The posture of the SA state towards the US has been ambivalent, and not entirely friendly; the posture of the ANC has been overtly and aggressively hostile. For example, the proposed renaming of Sandton Drive to Leila Khaled Drive is expressly intended by the ANC as an insult to the US. For better or worse, this is all now part of the fabric of the relationship.
All told, the new SA ambassador in Washington would be well advised to avoid appealing to morality. It is an artefact of the 1990s and is now grotesquely unconvincing. Nor is “explaining” entirely helpful; the stances of the SA state are clear. It’s the reality, not the perception, that is the issue. Besides, as the aphorism goes, if you’re explaining, you’re losing.
To his credit Rasool has identified the tenor of the relationship under a Trump presidency as “transactional”, with economic matters featuring prominently. This is hardly an original insight but does seem correct in view of the incoming president’s character and business background.
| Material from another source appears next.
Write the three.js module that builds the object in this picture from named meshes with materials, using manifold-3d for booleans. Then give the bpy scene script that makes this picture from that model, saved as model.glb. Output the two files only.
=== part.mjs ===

To make this happen, a good dose of pragmatism and adroit use of SA’s diplomatic offices in the US will be necessary. And, recognising that SA does not see itself as a US ally or a friend, it makes sense to keep the objectives limited and prioritised. A proposition that offers dollar-and-cents benefits to the US in exchange for rand-and-cents benefits for SA may be the most compelling one.
Rather than acting as “explainer-in-chief” or a moral superhero, the success of the ambassador’s mission will hinge on whether he can master — to use a current cliché — “the art of the deal”. Think trade and tourism, not UN reform and Palestinian statehood.
The word from the US is that since SA’s elections our embassy has assumed a more visible presence. This is positive. Whether Rasool can parse that into gains for the country will depend on how competently and realistically he, and the government he represents, attempts to position the country’s diplomacy.
Corrigan is projects and publications manager at the Institute of Race Relations.